Whether this will be the tipping point is still anyone's guess. Trump's bigotry is representative of a large portion of the Republican party, and if those voters choose to stay home in 2018, both houses of Congress could be easily flipped--not to mention the White House itself, come 2020. It is, sadly, still too early to read impeachment in the handwriting on the wall.

In the meantime, though, there is a shift happening: across the South, cities are taking down the "Lost Cause" statues, the Civil War statues erected, not as true memorials to the many who died in that war, but as visual representations of Jim Crow. As long as the South kept African-Americans in their places, uses "separate but equal" facilities, unable to exercise their right to vote, subjugated by the share-cropping system, and terrorized by torch-bearing, cross-burning, lynching Klansmen, white Southerners could claim some measure of triumph over the emancipating Union troops, and the Lost Cause statuary proclaimed this truth to all who encountered it. As voting rights have again come under assault, and disenfranchisement has become an electoral tool of the Republican party, it's no surprise that bigots who don't believe African-Americans should have ever been given the vote are turning out to object to the removal of these statues.

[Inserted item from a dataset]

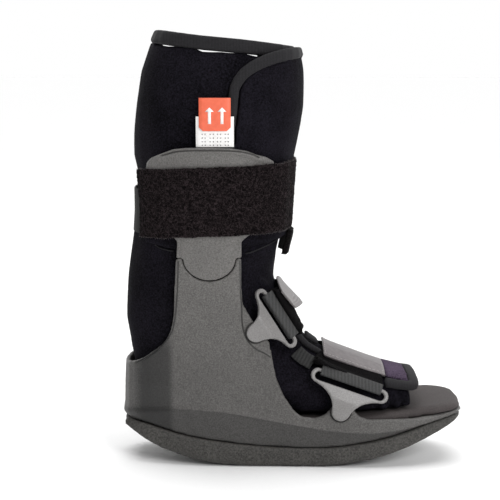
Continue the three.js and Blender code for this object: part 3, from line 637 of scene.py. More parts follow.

Much has been made in the progressive media of an additional layer of equivalency Trump delivered during his scandalous remarks Tuesday, as he asked whether statues to Washington and Jefferson, both slave-owners, would also be coming down. While this is a perfect example of the "what-aboutism" Trump and his minions picked up from Putin's regime--nothing deflects good reportage like playground whining--it does come uncomfortably close to a truth these commentators are not, themselves, willing to acknowledge: racism, prejudice, and bigotry have been a part of American history going back to the first colonists to arrive on these shores.

A few years ago in this space, I wrote about the direct line of anti-Judaism that ran from the Gospels to Martin Luther to Adolf Hitler. In their effort to make the good news of Jesus acceptable to Gentiles, the writers of those four books filled the story of his betrayal, trial, and death with polemic against the rabbinical and priestly classes of first-century Palestine. Drawing on these caricatures, centuries of European Christians justified their hatred of Jews with scriptural passages, frequently launching pogroms during Holy Week. Taking those passages to be God's Word, and frustrated with his inability to get 15th century Jews to convert to his new, Protestant version of Christianity, Martin Luther published an anti-Jewish polemic pamphlet of his own. Those words helped inspire the anti-Semitic movement of the 19th century and its direct offspring, the Final Solution.

I first became aware of this connection during my second semester of seminary. The source was the woman who would become my first wife, who had been a Jewish Studies major in college. When she told me there was anti-Jewish polemic in the gospels (particularly the gospel of John), I came back with a "What about..." that referenced the "good Jews" who appeared in the gospels. I didn't want to know that some of my favorite stories were propaganda designed to turn readers against the people who had given birth to Jesus and the Church. Over time, though, I realized there was no denying it: the New Testament is rife with anti-Judaism. Five years after I'd had my eyes opened to this unpleasant truth, I wrote my final seminary paper on a Christology of the Holocaust that asked the question, "Where is Jesus in the Holocaust?" and answered it, "With his people, dying in the ovens."

American history just a quarter the length of church history, but it's marked with two holocausts, each carried out, like that in which the Church is complicit, over the course of centuries. The first is the genocide committed against the First Americans, the native peoples who were systematically dispossessed of their land, enslaved, tortured, and murdered. Many of their nations, cultures, languages have ceased to exist. As with the heroes of the Lost Cause, the most brutal of these genocides are memorialized with statuary, town names, and even festivals. (Case in point: Oregon's Phil Sheridan Days, a town fair celebrating a Union general who came west to kill Indians.)

And then there's the peculiar institution: the enslavement, rape, torture, and murder of generations of Africans and their descendants, first through actual slavery, then the Jim Crow system that followed it. The founders of American democracy were all complicit in this social abomination. Not all of them were slave owners, but all of them signed off on a Constitution that preserved the practice, rather than ending it, as Great Britain did just a few decades later. There was a pragmatic understanding that the new nation could not come into being without the cooperation of the southern colonies, none of which was willing to emancipate its slaves. It must also be noted that there were plenty of businesspeople in the North who were not just complicit, but lined their pockets with profits from the slave trade, as well as its products, cheap cotton and sugar.

Just as with anti-Judaism, then, there is a direct line from the first arrivals on these shores by European colonists that runs through the founders of the republic to the Southern generals whose statues are now coming down; to the white-robed Klansmen lynching uppity sharecroppers and civil rights activists; to the torch-waving gun-toting bigots in Charlottesville and their vulgarian President.

Yes, the governmental nightmare we're immersed in needs to end. The statues must come down. Bigotry must be condemned. Republicans must come clean and denounce bigotry, even if it costs them what political power they'll have left once Trump is impeached.

But that won't be the end of it, not by a long shot. There will still be plenty of ignorantly prejudiced people in need of enlightenment; and even with their eyes open, there will still be bigots who intentionally choose hate over acceptance, clinging to their Confederate flags, brandishing their assault weapons, assaulting the peaceful counter-protesters who resist their evil.

But at least we'll have a President who knows the right side in this fight is not the white side.